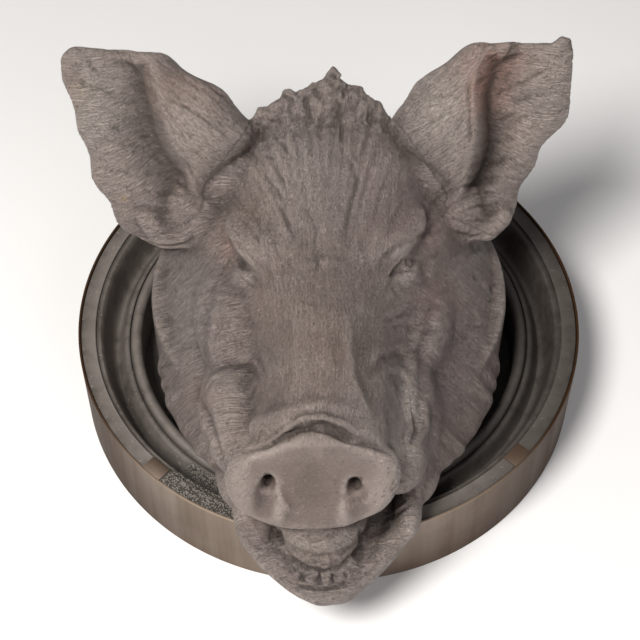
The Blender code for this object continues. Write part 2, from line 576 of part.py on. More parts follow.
def build_head(collection, cutters, finish, well):
    bm = bmesh.new()
    skull(bm)
    masses(bm)
    snout_disc(bm)
    jaw(bm)
    crest(bm)
    neck_radius = (well - NECK_GAP) / HEAD_UNIT
    bmesh.ops.create_cone(bm, cap_ends=True, segments=64, radius1=neck_radius, radius2=neck_radius, depth=0.5,
                          matrix=Matrix.Translation((0, 0, NECK_FOOT + 0.25)))
    bmesh.ops.transform(bm, matrix=to_world(), verts=bm.verts)
    body = object_from(bm, "body", collection)
    fuse(body, CLAY_VOXEL, CLAY_SMOOTHING_STEPS)
    work_face(body)
    head = joined([body, *add_ears(collection)], "boar_head")
    fuse(head, CLAY_VOXEL, DETAIL_SMOOTHING_STEPS)
    head.data.materials.append(finish)
    thin = head.modifiers.new("facets", "DECIMATE")
    thin.ratio = HEAD_FACES / (2 * len(head.data.polygons))
    bake(head)
    fit = head.modifiers.new("clear_of_plinth", "BOOLEAN")
    fit.operation = "DIFFERENCE"
    fit.solver = "EXACT"
    fit.object = space_of_plinth(cutters, well)
    bake(head)
    shade_smooth(head, 60)
    return head


def main():
    clear_scene()
    collection = new_collection("boar_head_sculpture")
    cutters = new_collection("cutters")
    clay = material("terracotta", **CLAY)
    dark_clay = material("dark_terracotta", **DARK_CLAY)
    bronze = material("bronze", **BRONZE)
    profile, well = plinth_profile()
    plinth = turned("plinth", profile, collection, dark_clay)
    bake(plinth)
    shade_smooth(plinth, 30)
    shade_smooth(build_band(collection, bronze), 30)
    build_head(collection, cutters, clay, well)


main()
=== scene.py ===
import math

import bmesh
import bpy
import numpy as np
from mathutils import Euler, Matrix, Vector, noise


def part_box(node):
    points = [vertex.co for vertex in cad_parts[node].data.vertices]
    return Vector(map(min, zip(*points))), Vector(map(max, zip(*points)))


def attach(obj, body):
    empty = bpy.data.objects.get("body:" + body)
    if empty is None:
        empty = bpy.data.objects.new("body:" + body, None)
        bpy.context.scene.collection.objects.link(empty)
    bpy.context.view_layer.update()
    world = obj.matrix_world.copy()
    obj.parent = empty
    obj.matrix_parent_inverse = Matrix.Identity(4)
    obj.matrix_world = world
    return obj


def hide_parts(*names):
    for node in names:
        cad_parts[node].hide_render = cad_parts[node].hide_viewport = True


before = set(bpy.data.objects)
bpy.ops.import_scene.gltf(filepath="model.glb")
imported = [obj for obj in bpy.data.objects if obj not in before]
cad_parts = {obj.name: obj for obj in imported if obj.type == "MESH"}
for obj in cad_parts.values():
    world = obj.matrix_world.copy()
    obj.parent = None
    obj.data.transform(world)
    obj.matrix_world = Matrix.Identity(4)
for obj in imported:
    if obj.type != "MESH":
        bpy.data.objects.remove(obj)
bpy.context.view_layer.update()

# Plinth and band, in metres: a turned disc with a moulded rim, a well for the neck and a bronze hoop
BAND_RADIUS = 0.200
BAND_THICKNESS = 0.0018
PLINTH_HEIGHT = 0.070
PLINTH_FLOOR = 0.012
RIM_WIDTH = 0.0115
QUIRK_WIDTH = 0.0012
QUIRK_DEPTH = 0.0022
COVE_WIDTH = 0.024
COVE_DEPTH = 0.030
RIDGE_DROP = 0.019
BEAD_RADIUS = 0.0045
EDGE_EASE = 0.0005
ROUND_STEPS = 288
BAND_RISE = 0.0012
TAB_COUNT = 4
TAB_WIDTH = 0.0175
TAB_REACH = 0.0135
TAB_TURN = math.radians(-42.5)
SEAT_GAP = 0.0003
BAND_GAP = 0.0004
NECK_GAP = 0.012
JAW_GAP = 0.0020
PLINTH_RADIUS = BAND_RADIUS - BAND_THICKNESS - BAND_GAP

# Head
HEAD_UNIT = 0.200
NECK_FOOT = -0.2885
CLAY_VOXEL = 0.0016
CLAY_SMOOTHING_STEPS = 46
DETAIL_SMOOTHING_STEPS = 5
HEAD_TRIANGLES = 194000
EAR_THICKNESS = 0.0085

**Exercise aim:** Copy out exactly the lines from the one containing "shade_smooth(build_band(collection, bronze), 30)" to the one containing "obj.matrix_parent_inverse = Matrix.Identity(4)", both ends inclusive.

**Finished answer:**
    shade_smooth(build_band(collection, bronze), 30)
    build_head(collection, cutters, clay, well)


main()
=== scene.py ===
import math

import bmesh
import bpy
import numpy as np
from mathutils import Euler, Matrix, Vector, noise


def part_box(node):
    points = [vertex.co for vertex in cad_parts[node].data.vertices]
    return Vector(map(min, zip(*points))), Vector(map(max, zip(*points)))


def attach(obj, body):
    empty = bpy.data.objects.get("body:" + body)
    if empty is None:
        empty = bpy.data.objects.new("body:" + body, None)
        bpy.context.scene.collection.objects.link(empty)
    bpy.context.view_layer.update()
    world = obj.matrix_world.copy()
    obj.parent = empty
    obj.matrix_parent_inverse = Matrix.Identity(4)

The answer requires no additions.